--- DIRECTIVE ---
Output the data exactly, with every line intact.

>>>

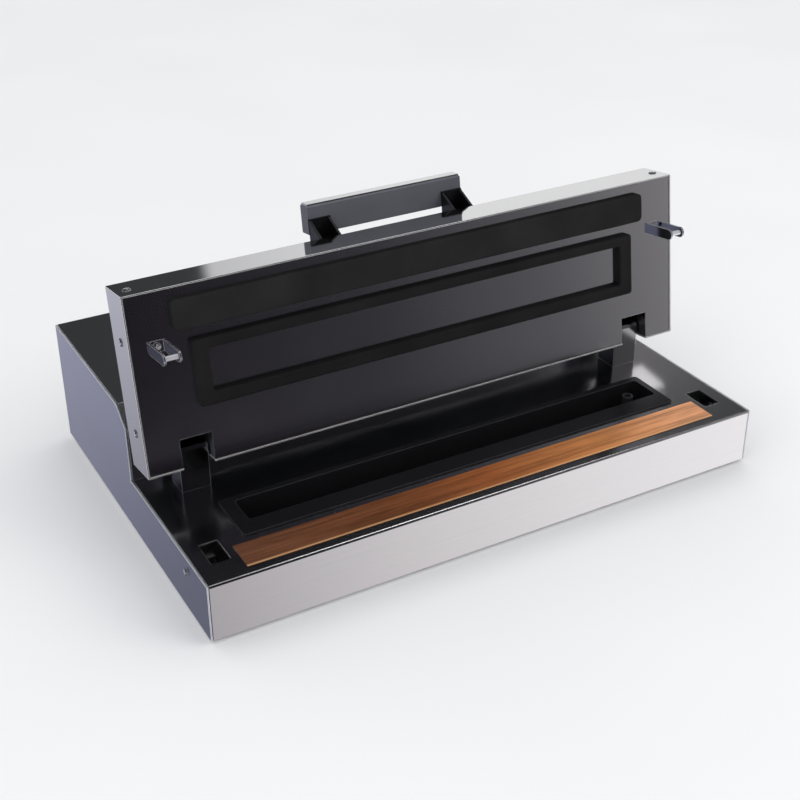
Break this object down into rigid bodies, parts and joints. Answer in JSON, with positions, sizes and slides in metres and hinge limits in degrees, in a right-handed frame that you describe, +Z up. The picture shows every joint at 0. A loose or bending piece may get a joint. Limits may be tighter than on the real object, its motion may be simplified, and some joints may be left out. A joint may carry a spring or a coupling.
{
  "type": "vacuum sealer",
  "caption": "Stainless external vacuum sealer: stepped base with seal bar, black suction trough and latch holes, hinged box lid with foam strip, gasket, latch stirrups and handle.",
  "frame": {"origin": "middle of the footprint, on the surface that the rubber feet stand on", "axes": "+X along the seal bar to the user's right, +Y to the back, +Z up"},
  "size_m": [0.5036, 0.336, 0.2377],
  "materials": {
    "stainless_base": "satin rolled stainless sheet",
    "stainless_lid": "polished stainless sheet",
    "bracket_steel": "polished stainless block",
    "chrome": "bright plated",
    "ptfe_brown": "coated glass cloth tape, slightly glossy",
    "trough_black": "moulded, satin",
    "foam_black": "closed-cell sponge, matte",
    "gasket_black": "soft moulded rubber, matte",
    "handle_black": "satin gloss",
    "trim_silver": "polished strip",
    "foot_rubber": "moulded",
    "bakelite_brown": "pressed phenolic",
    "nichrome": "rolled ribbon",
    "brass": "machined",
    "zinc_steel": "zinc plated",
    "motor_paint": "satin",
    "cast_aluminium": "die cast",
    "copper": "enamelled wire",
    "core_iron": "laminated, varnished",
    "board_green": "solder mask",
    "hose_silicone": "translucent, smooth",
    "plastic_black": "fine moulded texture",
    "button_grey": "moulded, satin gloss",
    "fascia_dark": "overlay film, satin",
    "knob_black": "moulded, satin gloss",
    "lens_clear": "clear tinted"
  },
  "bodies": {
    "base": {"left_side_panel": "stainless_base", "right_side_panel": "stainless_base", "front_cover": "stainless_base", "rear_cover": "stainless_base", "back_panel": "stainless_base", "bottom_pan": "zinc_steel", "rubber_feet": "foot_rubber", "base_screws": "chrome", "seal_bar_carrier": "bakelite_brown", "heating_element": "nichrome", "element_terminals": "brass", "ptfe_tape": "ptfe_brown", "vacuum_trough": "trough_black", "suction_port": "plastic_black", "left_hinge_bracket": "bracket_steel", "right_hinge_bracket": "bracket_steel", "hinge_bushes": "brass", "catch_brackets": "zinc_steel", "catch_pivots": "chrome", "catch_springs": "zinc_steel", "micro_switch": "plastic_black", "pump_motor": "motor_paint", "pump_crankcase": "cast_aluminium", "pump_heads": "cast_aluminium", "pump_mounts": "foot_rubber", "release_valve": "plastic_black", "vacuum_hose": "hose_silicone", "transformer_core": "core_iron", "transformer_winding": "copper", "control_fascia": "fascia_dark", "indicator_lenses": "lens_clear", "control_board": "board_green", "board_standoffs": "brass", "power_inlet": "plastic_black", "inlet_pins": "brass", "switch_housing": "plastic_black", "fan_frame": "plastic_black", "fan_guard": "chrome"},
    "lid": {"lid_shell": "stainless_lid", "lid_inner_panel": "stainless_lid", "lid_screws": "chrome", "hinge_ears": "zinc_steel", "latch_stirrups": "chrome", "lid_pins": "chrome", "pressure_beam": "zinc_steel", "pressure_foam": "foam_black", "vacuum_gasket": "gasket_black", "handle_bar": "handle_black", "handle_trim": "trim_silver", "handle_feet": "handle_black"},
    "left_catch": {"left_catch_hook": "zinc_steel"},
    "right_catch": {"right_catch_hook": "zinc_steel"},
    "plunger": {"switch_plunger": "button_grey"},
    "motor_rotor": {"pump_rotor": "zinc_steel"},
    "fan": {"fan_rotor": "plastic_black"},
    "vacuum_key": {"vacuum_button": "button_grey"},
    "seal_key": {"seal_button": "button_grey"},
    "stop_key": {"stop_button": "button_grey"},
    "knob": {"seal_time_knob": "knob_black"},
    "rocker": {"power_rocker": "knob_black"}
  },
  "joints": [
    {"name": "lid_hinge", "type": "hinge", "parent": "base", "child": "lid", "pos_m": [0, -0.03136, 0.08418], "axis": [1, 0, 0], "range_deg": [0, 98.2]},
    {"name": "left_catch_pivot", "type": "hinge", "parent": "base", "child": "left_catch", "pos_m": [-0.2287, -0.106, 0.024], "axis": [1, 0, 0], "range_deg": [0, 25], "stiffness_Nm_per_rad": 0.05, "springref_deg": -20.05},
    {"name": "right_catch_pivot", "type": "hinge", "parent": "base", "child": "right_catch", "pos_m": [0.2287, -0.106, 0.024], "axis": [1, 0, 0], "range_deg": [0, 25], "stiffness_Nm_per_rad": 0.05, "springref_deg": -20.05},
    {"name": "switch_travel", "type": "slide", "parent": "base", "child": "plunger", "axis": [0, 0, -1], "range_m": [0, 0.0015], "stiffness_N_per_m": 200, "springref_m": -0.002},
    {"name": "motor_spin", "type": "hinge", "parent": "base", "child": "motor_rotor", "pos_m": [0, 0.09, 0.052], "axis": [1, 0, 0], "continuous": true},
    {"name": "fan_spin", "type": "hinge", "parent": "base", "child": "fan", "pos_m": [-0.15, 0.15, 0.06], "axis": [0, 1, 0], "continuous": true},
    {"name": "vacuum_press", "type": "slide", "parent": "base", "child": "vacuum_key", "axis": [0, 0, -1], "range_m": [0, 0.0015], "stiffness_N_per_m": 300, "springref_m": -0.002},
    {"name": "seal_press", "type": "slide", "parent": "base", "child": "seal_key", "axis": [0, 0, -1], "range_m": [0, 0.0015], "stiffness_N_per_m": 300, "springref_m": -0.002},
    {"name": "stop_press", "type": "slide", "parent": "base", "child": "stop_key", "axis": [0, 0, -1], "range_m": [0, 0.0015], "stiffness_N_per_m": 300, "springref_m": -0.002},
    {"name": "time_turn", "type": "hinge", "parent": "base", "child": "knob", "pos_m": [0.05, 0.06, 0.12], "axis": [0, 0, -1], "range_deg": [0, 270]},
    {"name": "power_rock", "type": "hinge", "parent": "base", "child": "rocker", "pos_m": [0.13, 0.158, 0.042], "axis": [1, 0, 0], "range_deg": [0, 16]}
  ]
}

<<<

--- TASK OUTPUT ---
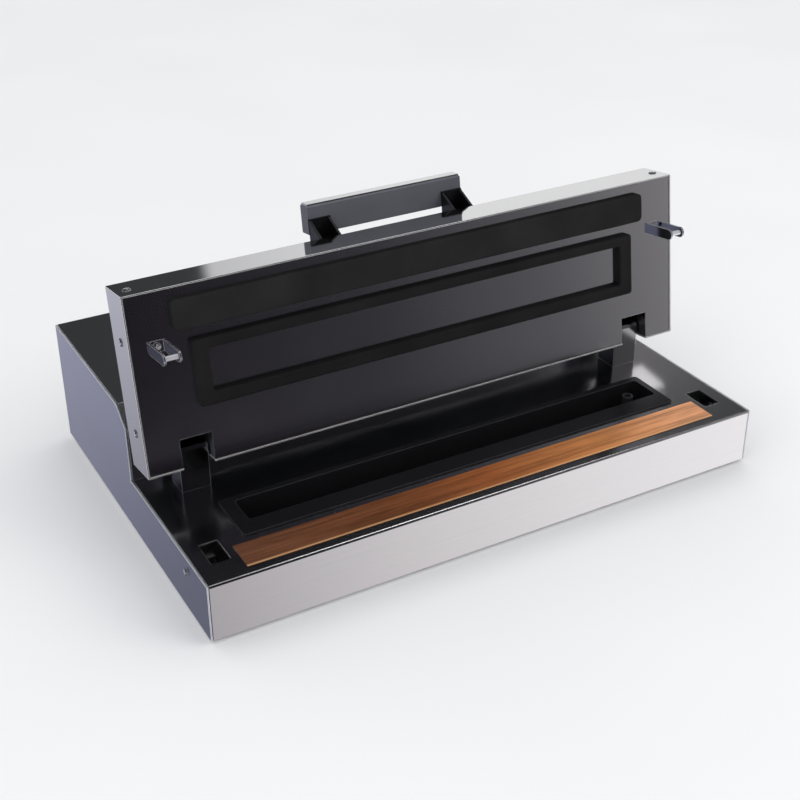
Break this object down into rigid bodies, parts and joints. Answer in JSON, with positions, sizes and slides in metres and hinge limits in degrees, in a right-handed frame that you describe, +Z up. The picture shows every joint at 0. A loose or bending piece may get a joint. Limits may be tighter than on the real object, its motion may be simplified, and some joints may be left out. A joint may carry a spring or a coupling.
{
  "type": "vacuum sealer",
  "caption": "Stainless external vacuum sealer: stepped base with seal bar, black suction trough and latch holes, hinged box lid with foam strip, gasket, latch stirrups and handle.",
  "frame": {"origin": "middle of the footprint, on the surface that the rubber feet stand on", "axes": "+X along the seal bar to the user's right, +Y to the back, +Z up"},
  "size_m": [0.5036, 0.336, 0.2377],
  "materials": {
    "stainless_base": "satin rolled stainless sheet",
    "stainless_lid": "polished stainless sheet",
    "bracket_steel": "polished stainless block",
    "chrome": "bright plated",
    "ptfe_brown": "coated glass cloth tape, slightly glossy",
    "trough_black": "moulded, satin",
    "foam_black": "closed-cell sponge, matte",
    "gasket_black": "soft moulded rubber, matte",
    "handle_black": "satin gloss",
    "trim_silver": "polished strip",
    "foot_rubber": "moulded",
    "bakelite_brown": "pressed phenolic",
    "nichrome": "rolled ribbon",
    "brass": "machined",
    "zinc_steel": "zinc plated",
    "motor_paint": "satin",
    "cast_aluminium": "die cast",
    "copper": "enamelled wire",
    "core_iron": "laminated, varnished",
    "board_green": "solder mask",
    "hose_silicone": "translucent, smooth",
    "plastic_black": "fine moulded texture",
    "button_grey": "moulded, satin gloss",
    "fascia_dark": "overlay film, satin",
    "knob_black": "moulded, satin gloss",
    "lens_clear": "clear tinted"
  },
  "bodies": {
    "base": {"left_side_panel": "stainless_base", "right_side_panel": "stainless_base", "front_cover": "stainless_base", "rear_cover": "stainless_base", "back_panel": "stainless_base", "bottom_pan": "zinc_steel", "rubber_feet": "foot_rubber", "base_screws": "chrome", "seal_bar_carrier": "bakelite_brown", "heating_element": "nichrome", "element_terminals": "brass", "ptfe_tape": "ptfe_brown", "vacuum_trough": "trough_black", "suction_port": "plastic_black", "left_hinge_bracket": "bracket_steel", "right_hinge_bracket": "bracket_steel", "hinge_bushes": "brass", "catch_brackets": "zinc_steel", "catch_pivots": "chrome", "catch_springs": "zinc_steel", "micro_switch": "plastic_black", "pump_motor": "motor_paint", "pump_crankcase": "cast_aluminium", "pump_heads": "cast_aluminium", "pump_mounts": "foot_rubber", "release_valve": "plastic_black", "vacuum_hose": "hose_silicone", "transformer_core": "core_iron", "transformer_winding": "copper", "control_fascia": "fascia_dark", "indicator_lenses": "lens_clear", "control_board": "board_green", "board_standoffs": "brass", "power_inlet": "plastic_black", "inlet_pins": "brass", "switch_housing": "plastic_black", "fan_frame": "plastic_black", "fan_guard": "chrome"},
    "lid": {"lid_shell": "stainless_lid", "lid_inner_panel": "stainless_lid", "lid_screws": "chrome", "hinge_ears": "zinc_steel", "latch_stirrups": "chrome", "lid_pins": "chrome", "pressure_beam": "zinc_steel", "pressure_foam": "foam_black", "vacuum_gasket": "gasket_black", "handle_bar": "handle_black", "handle_trim": "trim_silver", "handle_feet": "handle_black"},
    "left_catch": {"left_catch_hook": "zinc_steel"},
    "right_catch": {"right_catch_hook": "zinc_steel"},
    "plunger": {"switch_plunger": "button_grey"},
    "motor_rotor": {"pump_rotor": "zinc_steel"},
    "fan": {"fan_rotor": "plastic_black"},
    "vacuum_key": {"vacuum_button": "button_grey"},
    "seal_key": {"seal_button": "button_grey"},
    "stop_key": {"stop_button": "button_grey"},
    "knob": {"seal_time_knob": "knob_black"},
    "rocker": {"power_rocker": "knob_black"}
  },
  "joints": [
    {"name": "lid_hinge", "type": "hinge", "parent": "base", "child": "lid", "pos_m": [0, -0.03136, 0.08418], "axis": [1, 0, 0], "range_deg": [0, 98.2]},
    {"name": "left_catch_pivot", "type": "hinge", "parent": "base", "child": "left_catch", "pos_m": [-0.2287, -0.106, 0.024], "axis": [1, 0, 0], "range_deg": [0, 25], "stiffness_Nm_per_rad": 0.05, "springref_deg": -20.05},
    {"name": "right_catch_pivot", "type": "hinge", "parent": "base", "child": "right_catch", "pos_m": [0.2287, -0.106, 0.024], "axis": [1, 0, 0], "range_deg": [0, 25], "stiffness_Nm_per_rad": 0.05, "springref_deg": -20.05},
    {"name": "switch_travel", "type": "slide", "parent": "base", "child": "plunger", "axis": [0, 0, -1], "range_m": [0, 0.0015], "stiffness_N_per_m": 200, "springref_m": -0.002},
    {"name": "motor_spin", "type": "hinge", "parent": "base", "child": "motor_rotor", "pos_m": [0, 0.09, 0.052], "axis": [1, 0, 0], "continuous": true},
    {"name": "fan_spin", "type": "hinge", "parent": "base", "child": "fan", "pos_m": [-0.15, 0.15, 0.06], "axis": [0, 1, 0], "continuous": true},
    {"name": "vacuum_press", "type": "slide", "parent": "base", "child": "vacuum_key", "axis": [0, 0, -1], "range_m": [0, 0.0015], "stiffness_N_per_m": 300, "springref_m": -0.002},
    {"name": "seal_press", "type": "slide", "parent": "base", "child": "seal_key", "axis": [0, 0, -1], "range_m": [0, 0.0015], "stiffness_N_per_m": 300, "springref_m": -0.002},
    {"name": "stop_press", "type": "slide", "parent": "base", "child": "stop_key", "axis": [0, 0, -1], "range_m": [0, 0.0015], "stiffness_N_per_m": 300, "springref_m": -0.002},
    {"name": "time_turn", "type": "hinge", "parent": "base", "child": "knob", "pos_m": [0.05, 0.06, 0.12], "axis": [0, 0, -1], "range_deg": [0, 270]},
    {"name": "power_rock", "type": "hinge", "parent": "base", "child": "rocker", "pos_m": [0.13, 0.158, 0.042], "axis": [1, 0, 0], "range_deg": [0, 16]}
  ]
}